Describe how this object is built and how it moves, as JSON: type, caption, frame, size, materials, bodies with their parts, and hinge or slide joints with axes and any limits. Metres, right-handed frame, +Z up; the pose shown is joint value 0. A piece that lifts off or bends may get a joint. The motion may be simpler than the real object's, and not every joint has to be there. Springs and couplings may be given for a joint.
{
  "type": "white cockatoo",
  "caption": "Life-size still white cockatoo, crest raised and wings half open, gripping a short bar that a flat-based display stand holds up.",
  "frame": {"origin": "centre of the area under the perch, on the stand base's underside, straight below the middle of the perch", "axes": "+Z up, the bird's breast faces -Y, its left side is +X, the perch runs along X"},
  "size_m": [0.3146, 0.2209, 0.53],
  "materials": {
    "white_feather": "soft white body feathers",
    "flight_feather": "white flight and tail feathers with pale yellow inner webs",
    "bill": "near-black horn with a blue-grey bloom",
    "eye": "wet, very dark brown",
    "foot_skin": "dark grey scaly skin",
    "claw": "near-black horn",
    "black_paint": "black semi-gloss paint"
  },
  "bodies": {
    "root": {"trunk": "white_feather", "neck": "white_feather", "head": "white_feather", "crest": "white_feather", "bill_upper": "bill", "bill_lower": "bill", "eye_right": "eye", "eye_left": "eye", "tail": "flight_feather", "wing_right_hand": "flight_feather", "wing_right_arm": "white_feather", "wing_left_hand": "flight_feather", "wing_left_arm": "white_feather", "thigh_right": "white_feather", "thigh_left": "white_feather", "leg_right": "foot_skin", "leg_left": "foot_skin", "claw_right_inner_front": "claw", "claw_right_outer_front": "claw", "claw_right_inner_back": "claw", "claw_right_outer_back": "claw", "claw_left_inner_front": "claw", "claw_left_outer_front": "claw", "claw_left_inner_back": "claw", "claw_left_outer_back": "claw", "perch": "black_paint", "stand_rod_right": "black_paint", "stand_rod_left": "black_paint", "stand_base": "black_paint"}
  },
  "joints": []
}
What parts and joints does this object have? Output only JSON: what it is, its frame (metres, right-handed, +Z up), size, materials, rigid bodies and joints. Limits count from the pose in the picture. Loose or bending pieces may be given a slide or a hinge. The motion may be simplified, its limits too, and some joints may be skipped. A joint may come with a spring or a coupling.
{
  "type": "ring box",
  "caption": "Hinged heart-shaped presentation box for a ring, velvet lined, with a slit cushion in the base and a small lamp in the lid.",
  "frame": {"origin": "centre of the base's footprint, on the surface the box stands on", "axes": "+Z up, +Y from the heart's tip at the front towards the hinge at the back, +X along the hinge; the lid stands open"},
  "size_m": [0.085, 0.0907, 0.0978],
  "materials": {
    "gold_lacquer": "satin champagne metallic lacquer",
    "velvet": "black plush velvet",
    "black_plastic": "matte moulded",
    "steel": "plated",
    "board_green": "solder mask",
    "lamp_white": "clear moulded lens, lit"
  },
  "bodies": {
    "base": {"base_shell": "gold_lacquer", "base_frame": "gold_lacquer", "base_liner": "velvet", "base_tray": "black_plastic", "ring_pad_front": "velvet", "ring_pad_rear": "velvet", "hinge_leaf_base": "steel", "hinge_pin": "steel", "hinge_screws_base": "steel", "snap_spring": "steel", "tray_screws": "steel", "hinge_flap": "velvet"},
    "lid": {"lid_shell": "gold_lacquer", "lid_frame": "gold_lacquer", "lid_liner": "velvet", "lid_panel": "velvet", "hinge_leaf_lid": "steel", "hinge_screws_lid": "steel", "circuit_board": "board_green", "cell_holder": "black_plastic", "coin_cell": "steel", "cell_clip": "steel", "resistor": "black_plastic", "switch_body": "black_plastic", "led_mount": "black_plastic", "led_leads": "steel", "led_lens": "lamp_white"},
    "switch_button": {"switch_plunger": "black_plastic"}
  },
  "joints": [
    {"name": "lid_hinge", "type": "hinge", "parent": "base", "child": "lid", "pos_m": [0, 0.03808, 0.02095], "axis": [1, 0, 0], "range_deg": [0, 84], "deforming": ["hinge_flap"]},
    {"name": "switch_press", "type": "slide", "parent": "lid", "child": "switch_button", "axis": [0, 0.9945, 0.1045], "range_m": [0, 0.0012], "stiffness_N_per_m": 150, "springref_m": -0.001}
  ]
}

━━━━━━━━━━

▶ _Required work_:
Please quote the data above in full, with no line missing.

▶ _Solution_:
Describe how this object is built and how it moves, as JSON: type, caption, frame, size, materials, bodies with their parts, and hinge or slide joints with axes and any limits. Metres, right-handed frame, +Z up; the pose shown is joint value 0. A piece that lifts off or bends may get a joint. The motion may be simpler than the real object's, and not every joint has to be there. Springs and couplings may be given for a joint.
{
  "type": "white cockatoo",
  "caption": "Life-size still white cockatoo, crest raised and wings half open, gripping a short bar that a flat-based display stand holds up.",
  "frame": {"origin": "centre of the area under the perch, on the stand base's underside, straight below the middle of the perch", "axes": "+Z up, the bird's breast faces -Y, its left side is +X, the perch runs along X"},
  "size_m": [0.3146, 0.2209, 0.53],
  "materials": {
    "white_feather": "soft white body feathers",
    "flight_feather": "white flight and tail feathers with pale yellow inner webs",
    "bill": "near-black horn with a blue-grey bloom",
    "eye": "wet, very dark brown",
    "foot_skin": "dark grey scaly skin",
    "claw": "near-black horn",
    "black_paint": "black semi-gloss paint"
  },
  "bodies": {
    "root": {"trunk": "white_feather", "neck": "white_feather", "head": "white_feather", "crest": "white_feather", "bill_upper": "bill", "bill_lower": "bill", "eye_right": "eye", "eye_left": "eye", "tail": "flight_feather", "wing_right_hand": "flight_feather", "wing_right_arm": "white_feather", "wing_left_hand": "flight_feather", "wing_left_arm": "white_feather", "thigh_right": "white_feather", "thigh_left": "white_feather", "leg_right": "foot_skin", "leg_left": "foot_skin", "claw_right_inner_front": "claw", "claw_right_outer_front": "claw", "claw_right_inner_back": "claw", "claw_right_outer_back": "claw", "claw_left_inner_front": "claw", "claw_left_outer_front": "claw", "claw_left_inner_back": "claw", "claw_left_outer_back": "claw", "perch": "black_paint", "stand_rod_right": "black_paint", "stand_rod_left": "black_paint", "stand_base": "black_paint"}
  },
  "joints": []
}
What parts and joints does this object have? Output only JSON: what it is, its frame (metres, right-handed, +Z up), size, materials, rigid bodies and joints. Limits count from the pose in the picture. Loose or bending pieces may be given a slide or a hinge. The motion may be simplified, its limits too, and some joints may be skipped. A joint may come with a spring or a coupling.
{
  "type": "ring box",
  "caption": "Hinged heart-shaped presentation box for a ring, velvet lined, with a slit cushion in the base and a small lamp in the lid.",
  "frame": {"origin": "centre of the base's footprint, on the surface the box stands on", "axes": "+Z up, +Y from the heart's tip at the front towards the hinge at the back, +X along the hinge; the lid stands open"},
  "size_m": [0.085, 0.0907, 0.0978],
  "materials": {
    "gold_lacquer": "satin champagne metallic lacquer",
    "velvet": "black plush velvet",
    "black_plastic": "matte moulded",
    "steel": "plated",
    "board_green": "solder mask",
    "lamp_white": "clear moulded lens, lit"
  },
  "bodies": {
    "base": {"base_shell": "gold_lacquer", "base_frame": "gold_lacquer", "base_liner": "velvet", "base_tray": "black_plastic", "ring_pad_front": "velvet", "ring_pad_rear": "velvet", "hinge_leaf_base": "steel", "hinge_pin": "steel", "hinge_screws_base": "steel", "snap_spring": "steel", "tray_screws": "steel", "hinge_flap": "velvet"},
    "lid": {"lid_shell": "gold_lacquer", "lid_frame": "gold_lacquer", "lid_liner": "velvet", "lid_panel": "velvet", "hinge_leaf_lid": "steel", "hinge_screws_lid": "steel", "circuit_board": "board_green", "cell_holder": "black_plastic", "coin_cell": "steel", "cell_clip": "steel", "resistor": "black_plastic", "switch_body": "black_plastic", "led_mount": "black_plastic", "led_leads": "steel", "led_lens": "lamp_white"},
    "switch_button": {"switch_plunger": "black_plastic"}
  },
  "joints": [
    {"name": "lid_hinge", "type": "hinge", "parent": "base", "child": "lid", "pos_m": [0, 0.03808, 0.02095], "axis": [1, 0, 0], "range_deg": [0, 84], "deforming": ["hinge_flap"]},
    {"name": "switch_press", "type": "slide", "parent": "lid", "child": "switch_button", "axis": [0, 0.9945, 0.1045], "range_m": [0, 0.0012], "stiffness_N_per_m": 150, "springref_m": -0.001}
  ]
}